Com 82 mil torcedores riverplatenses e cerca de quatro mil brasileiros no setor visitante, River terá que sair para batalhar desde o primeiro minuto para ser dominante, agressivo e eficaz, o que não foi capaz de ser em Belo Horizonte. Porque embora o Monumental tenha sido uma fortaleza nas últimas três edições da Copa (venceu 13 e empatou um jogo), das 24 vezes em que enfrentou equipes brasileiras como mandante no país pela competição continental, só conseguiu vencer por três ou mais gols uma vez: 4-1 contra o Paulista na fase de grupos de 2006. Além disso, como se não bastasse, nunca foi eliminada uma equipe que venceu por três gols ou mais o jogo de ida de uma semifinal na Copa Libertadores (aconteceu em oito séries desde 1992).

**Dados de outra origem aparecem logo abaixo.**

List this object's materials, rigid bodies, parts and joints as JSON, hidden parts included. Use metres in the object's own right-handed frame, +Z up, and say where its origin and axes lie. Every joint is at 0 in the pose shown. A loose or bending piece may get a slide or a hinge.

Apesar das estatísticas frias que terá que quebrar e das dificuldades apresentadas pela atualidade futebolística mais incandescente, o Millonario se agarra ao seu recente poderio internacional para transformar a adversidade em alimento. Gallardo está diante de uma noite tão difícil quanto oportuna para recuperar aquela aura de líder espiritual que quebra todos os esquemas. Seu recado para os torcedores do terraço foi claro: “vamos, vamos, vamos” e as mãos empurrando a multidão. “Que amanhã seja o que for… que amanhã temos que ganhar”, clamou o torcedor a partir do pátio, preparando uma recepção espetacular para esta noite. O caderno não foi fechado. Continua aberto. E River tem sua última chance para assinar outra epopeia.